I think that’s why people have called me ‘good in a crisis’ or have commented how I seem to stay calm when everyone else is freaking out. The reality is I’m never truly ‘calm’ and ‘crisis mode’ is more or less my normal. It’s simply a matter of degree for me. I can be overwhelmed and when things break for me it’s not been pretty or pleasant. But up to that point, I seem focused and in control.

I don’t want to give anyone the impression it’s some sort of calm, Zen-like state. It’s not. Rather, I’ve lived every moment of my life waiting for the metaphorical “other shoe to drop” with all the hypervigilance, tension, and struggle that implies. It does mean I often process the shock when that unexpected shoe does drop faster than those around me and move directly to action.

Living in a state of constant high alert definitely impacts my relationships, my health, and my well-being. It’s likely why I have such low motility in my intestines, which led to my health crisis and almost death a few years ago. I tend toward silence when I have no idea what to say, which people often misinterpret. And living every day in survival mode is exhausting in ways I can’t describe. It’s why I haven’t really been attached to being alive since I was nine years old, at least on my own behalf. I learned to keep that under control and have many tools to manage it, including always keeping in the forefront of my mind how much others do still depend on me. But it adds to the pile of things I manage every day of my life.
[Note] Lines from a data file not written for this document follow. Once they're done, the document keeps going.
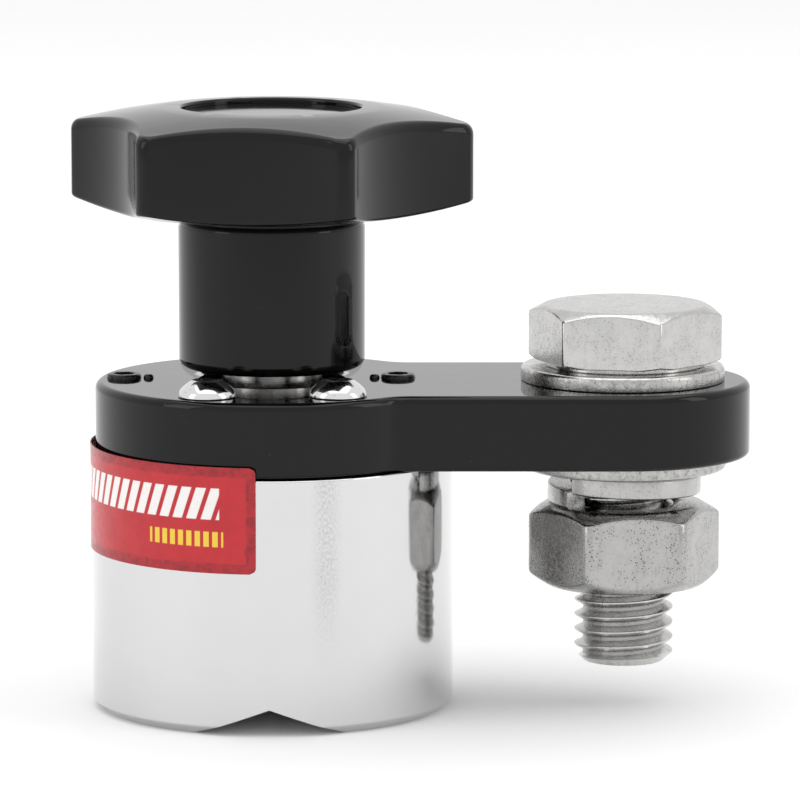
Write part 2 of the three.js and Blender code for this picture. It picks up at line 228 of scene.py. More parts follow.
# ---- Materials ----
class Nodes:
    """A short way to write a material's nodes."""

    def __init__(self, name):
        self.material = bpy.data.materials.new(name)
        self.material.use_nodes = True
        self.tree = self.material.node_tree
        self.bsdf = self.tree.nodes["Principled BSDF"]
        self.place = self.add("ShaderNodeTexCoord").outputs["Object"]

    def add(self, kind, **settings):
        node = self.tree.nodes.new(kind)
        for key, value in settings.items():
            setattr(node, key, value)
        return node

    def feed(self, socket, value):
        if isinstance(value, bpy.types.NodeSocket):
            self.tree.links.new(value, socket)
        else:
            socket.default_value = value

    def math(self, operation, a, b=0.0):
        node = self.add("ShaderNodeMath", operation=operation)
        self.feed(node.inputs[0], a)
        self.feed(node.inputs[1], b)
        return node.outputs[0]

    def times(self, a, b):
        return self.math("MULTIPLY", a, b)

    def plus(self, a, b):
        return self.math("ADD", a, b)

    def noise(self, scale, detail=3.0, roughness=0.5, place=None):
        node = self.add("ShaderNodeTexNoise")
        self.feed(node.inputs["Vector"], place or self.place)
        node.inputs["Scale"].default_value = scale
        node.inputs["Detail"].default_value = detail
        node.inputs["Roughness"].default_value = roughness
        return node.outputs["Fac"]

    def cells(self, scale):
        node = self.add("ShaderNodeTexVoronoi")
        self.feed(node.inputs["Vector"], self.place)
        node.inputs["Scale"].default_value = scale
        return node.outputs["Distance"]

    def stretch(self, x, y, z):
        node = self.add("ShaderNodeVectorMath", operation="MULTIPLY")
        self.feed(node.inputs[0], self.place)
        node.inputs[1].default_value = (x, y, z)
        return node.outputs[0]

    def shift(self, x, y, z):
        node = self.add("ShaderNodeVectorMath", operation="SUBTRACT")
        self.feed(node.inputs[0], self.place)
        node.inputs[1].default_value = (x, y, z)
        return node.outputs[0]

    def xyz(self, vector):
        node = self.add("ShaderNodeSeparateXYZ")
        self.feed(node.inputs[0], vector)
        return node.outputs

    def vector(self, x, y, z):
        node = self.add("ShaderNodeCombineXYZ")
        for socket, value in zip(node.inputs, (x, y, z)):
            self.feed(socket, value)
        return node.outputs[0]

    def around(self, at):
        """(angle in radians, height, radius) about a vertical axis, in metres."""
        x, y, z = self.xyz(self.shift(at[0] * MM, at[1] * MM, 0.0))
        angle = self.math("ARCTAN2", y, x)
        radius = self.math("SQRT", self.plus(self.times(x, x), self.times(y, y)))
        return angle, z, radius

    def ramp(self, value, low, high, out_low=0.0, out_high=1.0):
        """A smooth step from out_low to out_high while value goes from low to high."""
        node = self.add("ShaderNodeMapRange", clamp=True, interpolation_type="SMOOTHSTEP")
        self.feed(node.inputs["Value"], value)
        limits = {"From Min": low, "From Max": high, "To Min": out_low, "To Max": out_high}
        for key, number in limits.items():
            node.inputs[key].default_value = number
        return node.outputs["Result"]

    def mix(self, factor, a, b):
        node = self.add("ShaderNodeMix", data_type="RGBA")
        self.feed(node.inputs["Factor"], factor)
        self.feed(node.inputs[6], (*a, 1.0) if isinstance(a, tuple) else a)
        self.feed(node.inputs[7], (*b, 1.0) if isinstance(b, tuple) else b)
        return node.outputs[2]

    def bump(self, height, distance, strength=1.0, under=None):
        node = self.add("ShaderNodeBump")
        node.inputs["Distance"].default_value = distance
        node.inputs["Strength"].default_value = strength
        self.feed(node.inputs["Height"], height)
        if under is not None:
            self.feed(node.inputs["Normal"], under)
        return node.outputs["Normal"]

    def surface(self, color, roughness, metallic=0.0, normal=None, ior=1.45):
        b = self.bsdf.inputs
        self.feed(b["Base Color"], (*color, 1.0) if isinstance(color, tuple) else color)
        self.feed(b["Roughness"], roughness)
        self.feed(b["Metallic"], metallic)
        b["IOR"].default_value = ior
        if normal is not None:
            self.feed(b["Normal"], normal)
        return self.material


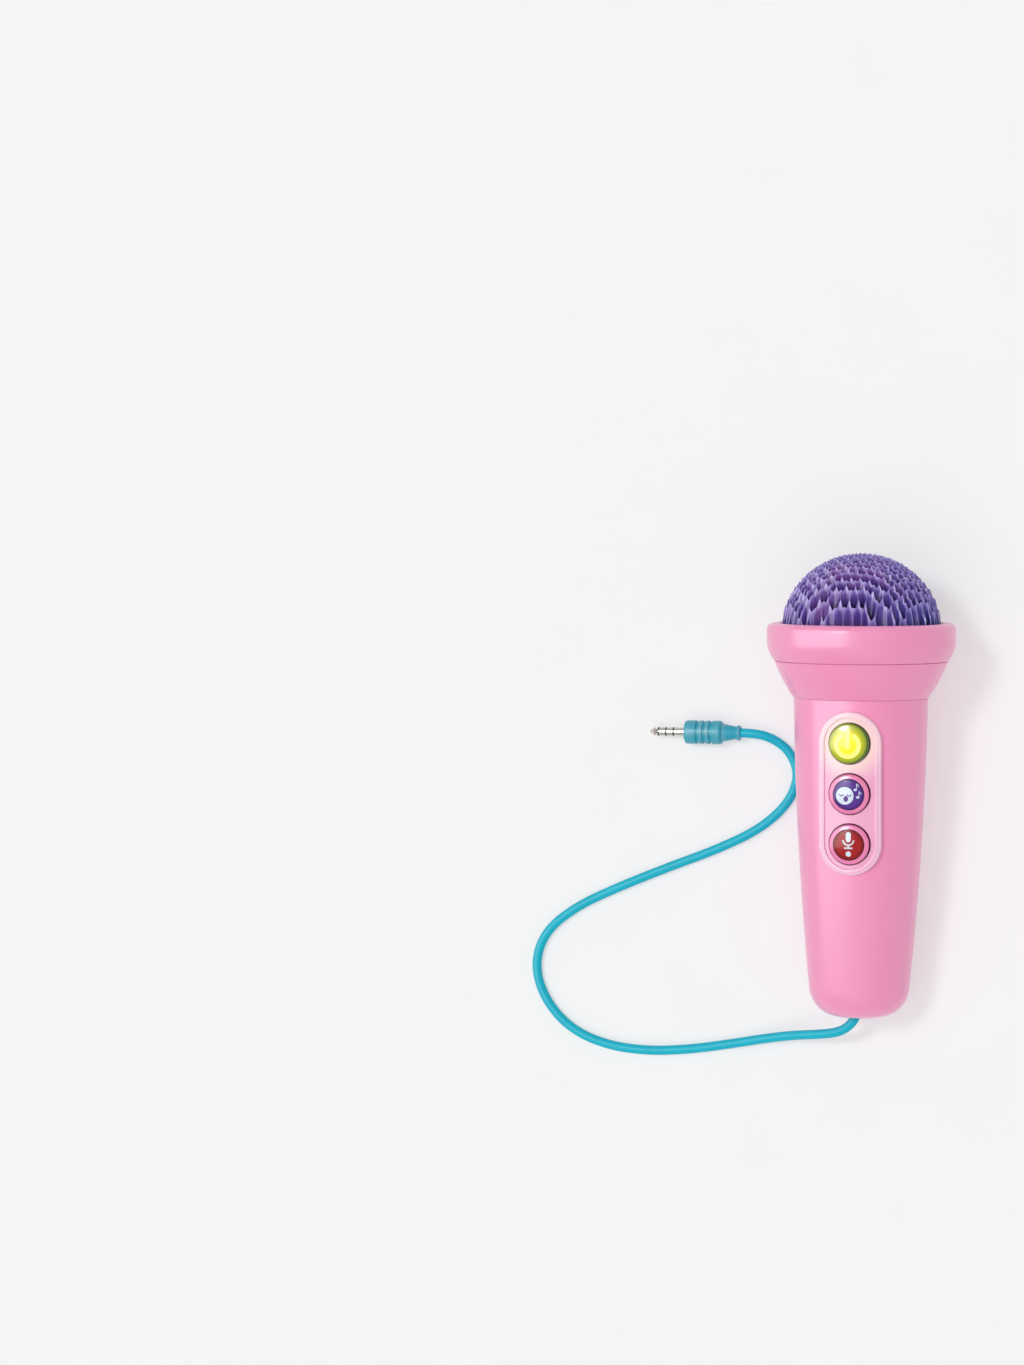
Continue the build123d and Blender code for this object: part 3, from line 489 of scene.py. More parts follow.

Nevertheless, it does mean when a crisis of any size hits, I’m as mentally and emotionally prepared as anyone can be. I absorb all the information I can and my autistic brain systematizes it for me. Things that don’t fit stand out. Reliability has a certain mental feel to it for me. I’ve always appreciated the way my brain does that for me. I don’t know how I would get by without it. I figure out what action I can take right now. I do that and start figuring out the next action required. Rinse and repeat.

I suppose that’s helpful? But honestly, I think it would be nice to feel safe sometimes. I’m so very, very tired.